There are four other contemporary artists in the exhibition: Californian Russell Crotty has created hanging globes covered with seaside landscapes in biro and watercolour alongside maps of constellations; Brooklyn-based Ellen Harvey has put together a video of waves crashing, an illuminated sign reading "ARCADIA" and a shed housing backlit etchings of Margate; Miami-born Teresita Fernandez, has fastened an abstract pattern of graphite rocks to a wall and attached tiny beads to a painted surface, which glitter as you peer at them; and the Turner Prize winner Douglas Gordon has recreated his text work Afterturner, on the gallery's main stairs.

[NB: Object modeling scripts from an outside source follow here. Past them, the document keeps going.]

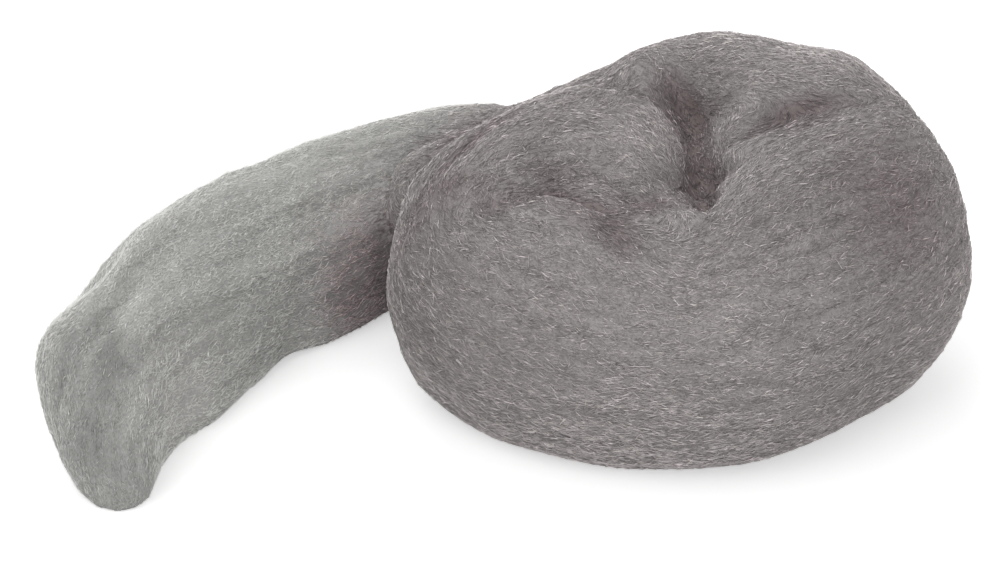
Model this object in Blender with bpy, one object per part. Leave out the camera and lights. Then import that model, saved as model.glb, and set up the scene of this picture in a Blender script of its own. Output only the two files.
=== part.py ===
"""A pad of fine steel wool: one long flat ribbon of fibres, wound into a squat roll that sits on
its end, with the free end of the ribbon trailing away from the back as a soft tail."""

import math

import bmesh
import bpy
from mathutils import Matrix, Vector, geometry

# Driving dimensions, in metres.
ROLL_LENGTH = 0.117
ROLL_DEPTH = 0.100
ROLL_HEIGHT = 0.058
RIBBON_THICKNESS = 0.028
TAIL_REACH = 0.090
TAIL_WIDTH = 0.044
TAIL_THICKNESS = 0.021
CREASE_WIDTH = 0.0070
CREASE_DEPTH = 0.011
FLAT_CUT = 0.004

# The section's corners: 1 makes it an ellipse, and less makes it squarer.
SECTION_ROUNDNESS = 0.93

# How finely the ribbon, its skin and its creases are made.
SECTION_POINTS = 28
ROWS_PER_STRETCH = 7
SKIN_SIZE = 0.0032
SKIN_SMOOTHING = 5
CREASE_SMOOTHING = 2
CREASE_STEPS = 6

# The ribbon round the roll, from where the tail leaves it at the back left. It is wound clockwise
# as seen from above. Each row is an angle in degrees, how far the ribbon lies inside the roll's
# outline and how thick it is, both as shares of its thickness, and its top edge as a share of the
# roll's height.
WINDING = (
    (124, 0.00, 0.95, 0.82),
    (106, 0.04, 1.05, 0.89),
    (88, 0.00, 1.25, 1.02),
    (62, 0.03, 1.45, 1.02),
    (30, 0.08, 1.65, 1.03),
    (-10, 0.08, 1.80, 1.00),
    (-45, 0.14, 1.80, 0.97),
    (-82, 0.03, 1.75, 0.93),
    (-112, 0.02, 1.50, 0.90),
    (-145, -0.03, 1.50, 0.88),
    (-178, -0.03, 1.60, 0.88),
    (-212, 0.10, 1.65, 0.90),
    (-240, 0.36, 1.55, 0.91),
    (-264, 0.60, 1.50, 0.92),
    (-290, 0.75, 1.60, 0.98),
    (-340, 0.70, 1.80, 1.01),
    (-400, 0.80, 1.60, 0.97),
    (-450, 0.85, 1.30, 0.92),
    (-500, 0.75, 1.30, 0.92),
    (-540, 0.65, 1.40, 0.91),
    (-585, 0.85, 1.40, 0.91),
)

# The tail, from its tip to where it joins the roll. Each row is its foot across and along the
# bench from the join, as shares of the tail's reach, the thickness and the width as shares of the
# tail's own, how far the ribbon leans outwards and how far its furrows are twisted over its top
# edge, both in degrees.
TAIL = (
    (-0.89, -0.925, 0.22, 0.24, 8, 50),
    (-0.90, -0.895, 0.62, 0.46, 8, 48),
    (-0.91, -0.83, 0.94, 0.66, 12, 44),
    (-0.895, -0.735, 1.18, 0.80, 18, 36),
    (-0.83, -0.575, 1.22, 0.91, 24, 24),
    (-0.69, -0.40, 1.25, 0.98, 28, 10),
    (-0.51, -0.195, 1.20, 0.98, 26, 0),
    (-0.33, 0.01, 1.15, 0.95, 18, 0),
    (-0.17, 0.08, 1.15, 0.94, 8, 0),
)

# The soft furrows that run along the tail's inner side. Each has its place round the section, in
# degrees up from the side that faces the roll, and its depth and half width as shares of the
# tail's thickness and in degrees.
FURROWS = (
    (78, 0.27, 13),
    (26, 0.32, 14),
)

# Where the turns pinch each other on top. Each line of points is given as shares of the roll's
# half length and half depth, with the depth of the crease there as a share of the deepest. Only
# the upper part of the roll is creased, from one share of its height up to the full depth at another.
CREASED_FROM = 0.45
CREASED_FULLY = 0.75
PINCH = (0.07, -0.14, 1.0)
CREASES = (
    ((-0.08, 0.82, 0.1), (-0.02, 0.58, 0.5), (0.04, 0.22, 0.8), PINCH),
    (PINCH, (0.19, -0.02, 0.6), (0.38, 0.08, 0.4), (0.60, 0.12, 0.2)),
    (PINCH, (-0.08, -0.26, 0.5), (-0.22, -0.34, 0.6), (-0.40, -0.18, 0.6), (-0.62, -0.12, 0.3)),
    ((-0.22, -0.34, 0.6), (-0.13, -0.50, 0.3)),
    ((-0.80, 0.06, 0.1), (-0.70, 0.30, 0.25), (-0.54, 0.54, 0.1)),
)


def smooth_between(rows, steps):
    """Rows of values on a smooth curve through the given rows."""
    ends = [rows[0], *rows, rows[-1]]
    smooth = []
    for before, start, end, after in zip(ends, ends[1:], ends[2:], ends[3:]):
        for step in range(steps):
            t = step / steps
            smooth.append(tuple(
                b + (c - a) * t / 2 + (2 * a - 5 * b + 4 * c - d) * t**2 / 2 + (3 * b - a - 3 * c + d) * t**3 / 2
                for a, b, c, d in zip(before, start, end, after)
            ))
    smooth.append(rows[-1])
    return smooth


def roll_rows():
    """Foot, thickness, width, lean, furrowing and twist of the ribbon at places round the roll."""
    rows = []
    for angle, inset, thick, top in WINDING:
        turn = math.radians(angle)
        thickness = thick * RIBBON_THICKNESS
        inwards = inset * RIBBON_THICKNESS + thickness / 2
        x = (ROLL_LENGTH / 2 - inwards) * math.cos(turn)
        y = (ROLL_DEPTH / 2 - inwards) * math.sin(turn)
        rows.append((x, y, thickness, top * ROLL_HEIGHT + FLAT_CUT, 0.0, 0.0, 0.0))
    return rows


def tail_rows(join):
    """The same values along the tail, which reaches out from the first place of the roll."""
    rows = []
    for across, along, thick, wide, lean, twist in TAIL:
        x = join[0] + across * TAIL_REACH
        y = join[1] + along * TAIL_REACH
        rows.append((x, y, thick * TAIL_THICKNESS, wide * TAIL_WIDTH, math.radians(lean), 1.0, twist))
    return rows


def furrow_depth(turn, furrowed, twist):
    """How far the side is sunk at an angle round the section."""
    sunk = 0.0
    for place, depth, half_width in FURROWS:
        away = (math.degrees(turn) - twist - place + 180) % 360 - 180
        sunk += depth * math.exp(-((away / half_width) ** 2))
    return sunk * furrowed * TAIL_THICKNESS


def section(row, ahead):
    """One rounded cross-section of the ribbon, standing across the way it runs."""
    x, y, thickness, width, lean, furrowed, twist = row
    outwards = Vector((-ahead.y, ahead.x, 0))
    up = outwards * math.sin(lean) + Vector((0, 0, math.cos(lean)))
    across = ahead.cross(up)
    middle = Vector((x, y, -FLAT_CUT)) + up * width / 2
    points = []
    for index in range(SECTION_POINTS):
        turn = 2 * math.pi * index / SECTION_POINTS
        c, s = math.cos(turn), math.sin(turn)
        sideways = math.copysign(abs(c) ** SECTION_ROUNDNESS, c) * thickness / 2
        upwards = math.copysign(abs(s) ** SECTION_ROUNDNESS, s) * width / 2
        offset = across * sideways + up * upwards
        points.append(middle + offset - offset.normalized() * furrow_depth(turn, furrowed, twist))
    return points


def wound_ribbon():
    """The whole ribbon as one closed tube of cross-sections, its turns pressed into each other."""
    roll = roll_rows()
    rows = smooth_between(tail_rows(roll[0]) + roll, ROWS_PER_STRETCH)
    bm = bmesh.new()
    rings = []
    for index, row in enumerate(rows):
        back, front = rows[max(index - 1, 0)], rows[min(index + 1, len(rows) - 1)]
        ahead = Vector((front[0] - back[0], front[1] - back[1], 0)).normalized()
        rings.append([bm.verts.new(point) for point in section(row, ahead)])
    for ring, following in zip(rings, rings[1:]):
        for index in range(SECTION_POINTS):
            other = (index + 1) % SECTION_POINTS
            bm.faces.new((ring[index], ring[other], following[other], following[index]))
    bm.faces.new(reversed(rings[0]))
    bm.faces.new(rings[-1])
    bmesh.ops.recalc_face_normals(bm, faces=bm.faces)
    mesh = bpy.data.meshes.new("wool_roll")
    bm.to_mesh(mesh)
    bm.free()
    return mesh


def centre_on_base(mesh):
    """Puts the origin at the middle of the bounding box, on the plane that the wool rests on."""
    xs = [vertex.co.x for vertex in mesh.vertices]
    ys = [vertex.co.y for vertex in mesh.vertices]
    mesh.transform(Matrix.Translation((-(min(xs) + max(xs)) / 2, -(min(ys) + max(ys)) / 2, 0)))


def apply_modifiers(thing):
    graph = bpy.context.evaluated_depsgraph_get()
    mesh = bpy.data.meshes.new_from_object(thing.evaluated_get(graph))
    thing.modifiers.clear()
    thing.data = mesh


def crease_lines():
    """The creases in metres: each is a list of places on a smooth line, with the depth at each."""
    lines = []
    for line in CREASES:
        rows = smooth_between(list(line), CREASE_STEPS)
        lines.append([
            (Vector((x * ROLL_LENGTH / 2, y * ROLL_DEPTH / 2, 0)), deep * CREASE_DEPTH)
            for x, y, deep in rows
        ])
    return lines


def sink_at(place, lines):
    """How deep the nearest crease is at a place on the plan, less the further off it runs."""
    deepest = 0.0
    for line in lines:
        for (start, first), (end, last) in zip(line, line[1:]):
            _, share = geometry.intersect_point_line(place, start, end)
            share = min(max(share, 0.0), 1.0)
            gap = (place - start.lerp(end, share)).length
            depth = first + (last - first) * share
            deepest = max(deepest, depth * math.exp(-((gap / CREASE_WIDTH) ** 2)))
    return deepest


def press_creases(mesh):
    """Sinks the top of the roll along each crease, most in the middle of its width."""
    lines = crease_lines()
    for vertex in mesh.vertices:
        height = vertex.co.z / ROLL_HEIGHT
        share = min((height - CREASED_FROM) / (CREASED_FULLY - CREASED_FROM), 1.0)
        if share > 0:
            place = Vector((vertex.co.x, vertex.co.y, 0))
            vertex.co.z -= share * sink_at(place, lines)


def steel_wool():
    material = bpy.data.materials.new("steel_wool")
    material.use_nodes = True
    shader = material.node_tree.nodes["Principled BSDF"]
    shader.inputs["Base Color"].default_value = (0.24, 0.22, 0.22, 1)
    shader.inputs["Metallic"].default_value = 0.6
    shader.inputs["Roughness"].default_value = 0.6
    return material


for thing in list(bpy.data.objects):
    bpy.data.objects.remove(thing)

roll = bpy.data.objects.new("wool_roll", wound_ribbon())
bpy.context.collection.objects.link(roll)
roll.data.materials.append(steel_wool())

# The turns cling to each other, so one skin runs over them all.
skin = roll.modifiers.new("skin", "REMESH")
skin.mode = "VOXEL"
skin.voxel_size = SKIN_SIZE
soft = roll.modifiers.new("soft", "SMOOTH")
soft.iterations = SKIN_SMOOTHING
apply_modifiers(roll)
press_creases(roll.data)
settle = roll.modifiers.new("settle", "SMOOTH")
settle.iterations = CREASE_SMOOTHING

# The wool's own weight presses a flat spot where it rests.
bench = bpy.data.meshes.new("bench")
bm = bmesh.new()
bmesh.ops.create_cube(bm, size=1)
bmesh.ops.translate(bm, verts=bm.verts, vec=(0, 0, -0.5))
bm.to_mesh(bench)
bm.free()
cutter = bpy.data.objects.new("bench_cutter", bench)
bpy.context.collection.objects.link(cutter)
cutter.hide_render = True
cutter.display_type = "WIRE"
flat = roll.modifiers.new("flat", "BOOLEAN")
flat.object = cutter
flat.solver = "EXACT"
apply_modifiers(roll)
centre_on_base(roll.data)
roll.data.shade_smooth()
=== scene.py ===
"""A pad of fine steel wool: a flat ribbon of steel fibres wound into a squat roll, with the loose
end of the ribbon trailing away from the back left as a soft tail."""

import math

import bpy
import numpy as np
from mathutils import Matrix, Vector, noise
from mathutils.bvhtree import BVHTree


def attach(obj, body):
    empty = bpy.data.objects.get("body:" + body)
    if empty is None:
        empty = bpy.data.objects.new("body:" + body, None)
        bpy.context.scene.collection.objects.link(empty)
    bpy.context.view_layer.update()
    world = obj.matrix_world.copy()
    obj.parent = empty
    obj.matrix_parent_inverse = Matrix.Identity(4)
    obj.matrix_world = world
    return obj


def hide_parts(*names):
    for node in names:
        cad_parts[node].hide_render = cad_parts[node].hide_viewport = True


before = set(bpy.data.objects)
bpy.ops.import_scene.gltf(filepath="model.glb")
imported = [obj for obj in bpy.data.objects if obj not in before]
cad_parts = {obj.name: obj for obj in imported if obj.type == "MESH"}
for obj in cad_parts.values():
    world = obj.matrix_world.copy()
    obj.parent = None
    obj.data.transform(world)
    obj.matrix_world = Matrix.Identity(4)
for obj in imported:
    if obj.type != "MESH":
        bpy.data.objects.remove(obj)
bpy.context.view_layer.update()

# The camera
# It looks down on the pad at thirty degrees from the front, the way the photograph does, through a
# long lens so that the roll keeps its proportions.
LOOK_AT = Vector((-0.0025, -0.0001, 0.0192))
LOOK_DOWN = math.radians(30)
LOOK_FROM = 0.556
LENS = 100
SENSOR_WIDTH = 36

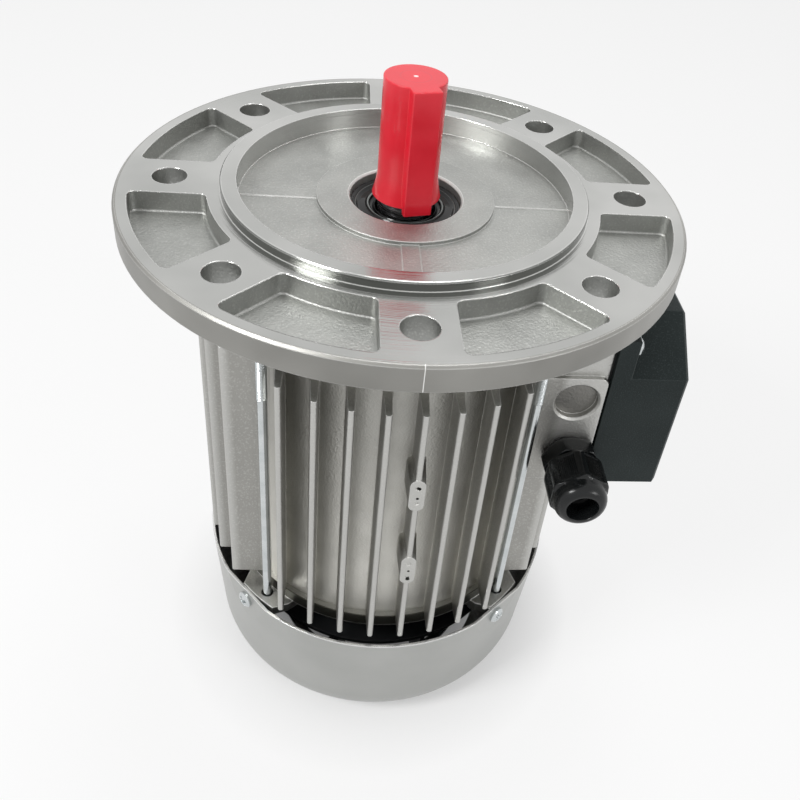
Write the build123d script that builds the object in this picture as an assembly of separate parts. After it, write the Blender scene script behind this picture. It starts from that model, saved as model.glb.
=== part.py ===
from build123d import *
import os
from math import asin, atan2, cos, degrees, pi, radians, sin, sqrt

# Flange-mounted burner motor, three-phase induction type, frame size 80 with a B5 flange.
# Origin: centre of the flange's mounting face. +Z: out along the shaft. +X: towards the terminal box.
# All sizes are in millimetres and all angles in degrees.

os.makedirs("parts", exist_ok=True)

# Clearances between pieces
press_gap = 0.04
running_gap = 0.08
ball_gap = 0.15
thread_gap = 0.05
free_gap = 0.3

# Flange and its spigot
flange_radius = 100.0
flange_thickness = 10.0
bolt_circle_radius = 82.5
bolt_hole_radius = 6.0
bolt_count = 8
spigot_radius = 65.0
spigot_height = 3.5
spigot_wall = 5.6
spigot_chamfer = 0.5
rim_chamfer = 0.8
rim_width = 4.7
pocket_inner_offset = 4.7
pocket_depth = 7.6
pocket_corner = 2.6
pocket_floor_fillet = 0.8
spoke_half_width = 11.7
recess_depth = 4.5
seal_boss_radius = 32.0
seal_boss_height = 1.5
floor_strip_width = 6.2
floor_strip_height = 0.35

# Shaft extension, its key and the red transport sleeve
shaft_radius = 9.5
shaft_length = 40.0
shaft_chamfer = 1.0
key_width = 6.0
key_height = 6.0
key_length = 30.0
key_depth = 3.5
key_start = 5.0
key_angle = -77.0
sleeve_wall = 1.2
sleeve_cap = 1.2
sleeve_flare = 1.5
sleeve_flare_top = 7.0
sleeve_bottom = -2.0
sleeve_key_bottom = -3.8
sleeve_key_wall = 1.7

# Bearings: bore radius, outer radius, width, ball radius
drive_bearing = (10.0, 23.5, 14.0, 3.97)
rear_bearing = (8.5, 20.0, 12.0, 3.375)
ball_count = 8
drive_bearing_top = -15.0
shaft_shoulder = 2.0
wave_washer_height = 1.5

# Oil seal in the drive end
seal_radius = 20.0
seal_width = 7.0
seal_face = -6.0
seal_step_radius = 17.5
seal_mouth_chamfer = 0.7

# Stator frame and its fins
frame_top = -32.0
frame_bottom = -161.0
frame_bore = 60.0
frame_wall = 4.0
fin_top = -41.0
fin_circle = 76.0
fin_pitch = 12.0
fins_per_side = 8
fin_root_width = 3.4
fin_tip_width = 2.2
fin_tip_round = 0.95
corner_fin_extra = 1.6
plate_boss_width = 5.5
plate_boss_rise = 0.3
plate_boss_draft = 1.6
plate_boss_height = 15.0
plate_boss_levels = (-78.0, -118.8)
plate_boss_hole = 0.9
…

It's a promising and varied exhibition, although with the limited space it would perhaps have worked better to have a more clearly-defined sense of narrative running through it. A visitors' leaflet says that the show "explores imagination, discovery, wonder and creativity", abstract nouns that could be linked to pretty much any artwork. Turner Contemporary's next, youth culture-oriented exhibition, Nothing in the World But Youth, looks more focused.
Whether or not the gallery is a success depends on its aims. It's not going to rival nearby London's cultural institutions, although it will attract day trippers. In the past four years, ambitious contemporary art galleries have opened in Eastbourne (Towner), Nottingham (Nottingham Contemporary) and Middlesbrough (Mima). Later this year, there will be further openings in Wakefield (The Hepworth) and Colchester (Firstsite). There's clearly an appetite for new art outside the UK's biggest cities, and Turner Contemporary is helping fulfil it admirably. It does look as though it's going to generate income, jobs and kudos for Margate, and if the local throng there on a recent weekday is representative, it's going to be a brilliant local resource. As Emin told the local press, if this had been around when she was a teenager she "would have been here every day, would have been trying to get a Saturday job and would have been doing anything to be associated with it".